Data
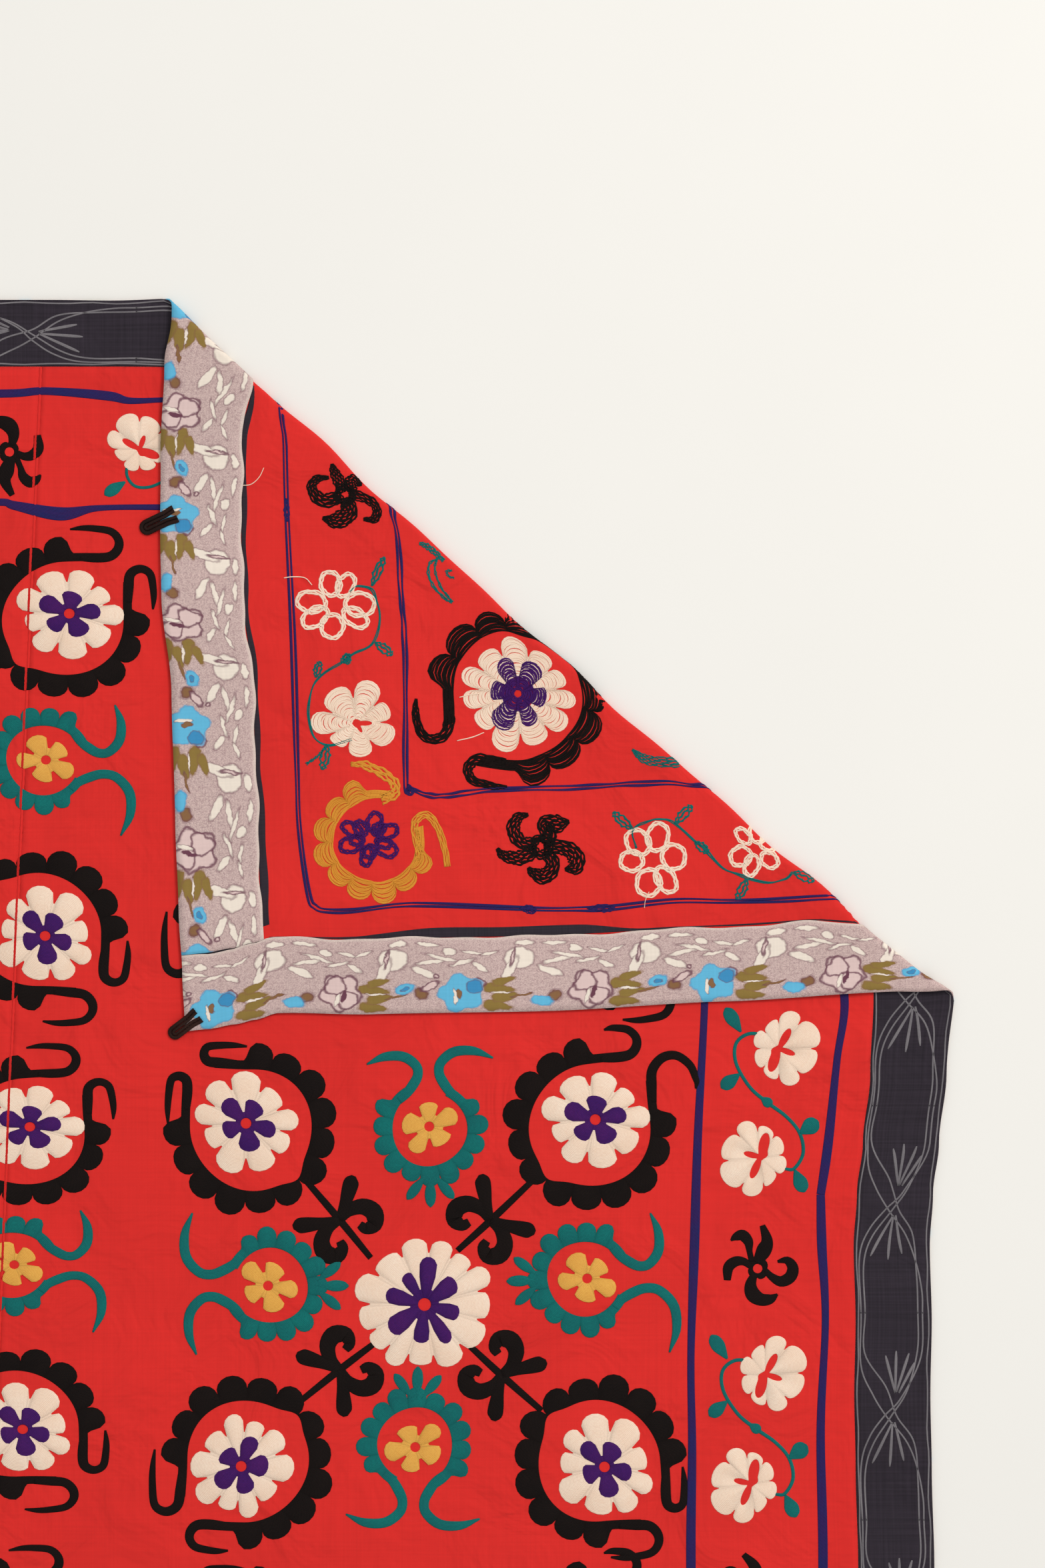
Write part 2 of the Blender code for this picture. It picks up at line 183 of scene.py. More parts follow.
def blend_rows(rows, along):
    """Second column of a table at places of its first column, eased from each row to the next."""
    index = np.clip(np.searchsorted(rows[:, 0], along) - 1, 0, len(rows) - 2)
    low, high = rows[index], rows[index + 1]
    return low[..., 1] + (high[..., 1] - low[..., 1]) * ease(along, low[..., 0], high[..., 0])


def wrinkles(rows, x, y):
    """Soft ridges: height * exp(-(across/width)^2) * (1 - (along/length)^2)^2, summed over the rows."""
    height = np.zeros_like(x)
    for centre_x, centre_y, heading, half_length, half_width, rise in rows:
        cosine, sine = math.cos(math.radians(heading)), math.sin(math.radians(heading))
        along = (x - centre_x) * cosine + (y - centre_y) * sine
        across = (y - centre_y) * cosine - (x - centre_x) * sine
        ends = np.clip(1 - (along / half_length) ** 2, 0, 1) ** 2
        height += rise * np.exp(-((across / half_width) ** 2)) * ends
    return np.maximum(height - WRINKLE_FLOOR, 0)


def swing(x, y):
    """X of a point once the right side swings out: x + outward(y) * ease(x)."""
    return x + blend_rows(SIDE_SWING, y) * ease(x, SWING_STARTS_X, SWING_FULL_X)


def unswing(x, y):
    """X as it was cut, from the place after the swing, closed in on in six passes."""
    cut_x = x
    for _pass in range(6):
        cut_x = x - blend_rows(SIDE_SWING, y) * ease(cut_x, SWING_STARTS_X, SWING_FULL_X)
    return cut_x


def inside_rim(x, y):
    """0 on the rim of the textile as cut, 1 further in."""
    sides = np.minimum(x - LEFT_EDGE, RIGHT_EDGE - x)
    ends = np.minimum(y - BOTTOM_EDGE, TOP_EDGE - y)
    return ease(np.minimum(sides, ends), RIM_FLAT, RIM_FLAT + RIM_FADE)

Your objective
From the very first line of the data through the line with "return low[..., 1]" in it, please reproduce each line exactly and output nothing more.

Answer to this problem
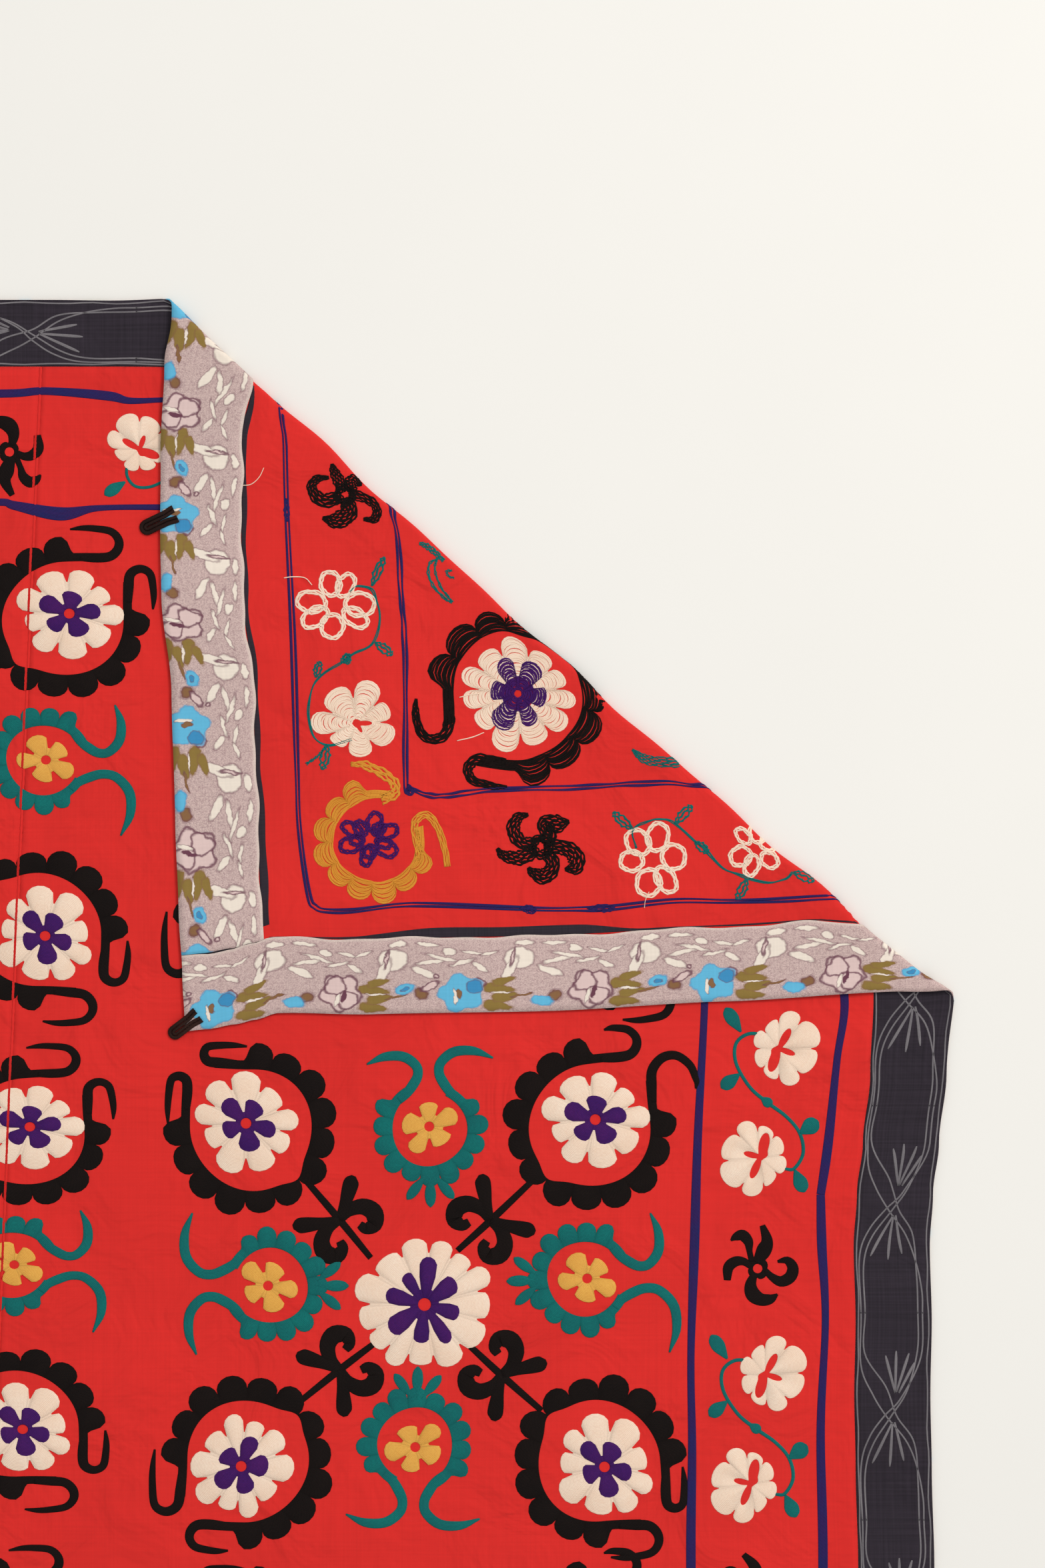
Write part 2 of the Blender code for this picture. It picks up at line 183 of scene.py. More parts follow.
def blend_rows(rows, along):
    """Second column of a table at places of its first column, eased from each row to the next."""
    index = np.clip(np.searchsorted(rows[:, 0], along) - 1, 0, len(rows) - 2)
    low, high = rows[index], rows[index + 1]
    return low[..., 1] + (high[..., 1] - low[..., 1]) * ease(along, low[..., 0], high[..., 0])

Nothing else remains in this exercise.